Gather every line below where "joints" appears.
— Begin —
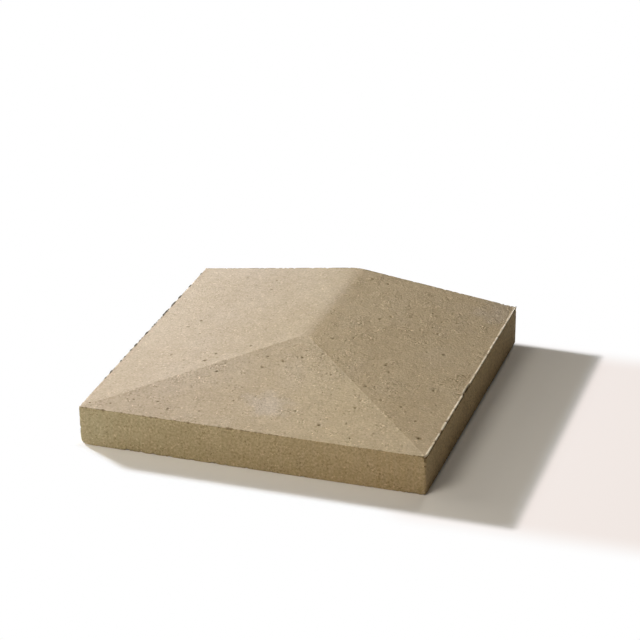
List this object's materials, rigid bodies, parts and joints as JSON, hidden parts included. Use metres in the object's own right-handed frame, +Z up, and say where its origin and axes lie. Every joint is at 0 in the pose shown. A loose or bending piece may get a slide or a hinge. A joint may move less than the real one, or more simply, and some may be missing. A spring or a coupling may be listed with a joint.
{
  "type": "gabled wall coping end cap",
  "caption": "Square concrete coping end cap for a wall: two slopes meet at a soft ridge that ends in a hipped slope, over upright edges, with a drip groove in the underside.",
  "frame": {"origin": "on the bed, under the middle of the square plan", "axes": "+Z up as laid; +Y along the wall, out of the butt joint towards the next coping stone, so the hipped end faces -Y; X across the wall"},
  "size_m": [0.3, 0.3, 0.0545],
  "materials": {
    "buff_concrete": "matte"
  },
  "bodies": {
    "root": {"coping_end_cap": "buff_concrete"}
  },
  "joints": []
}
— End —
◆ **Expected answer**:
List this object's materials, rigid bodies, parts and joints as JSON, hidden parts included. Use metres in the object's own right-handed frame, +Z up, and say where its origin and axes lie. Every joint is at 0 in the pose shown. A loose or bending piece may get a slide or a hinge. A joint may move less than the real one, or more simply, and some may be missing. A spring or a coupling may be listed with a joint.
  "joints": []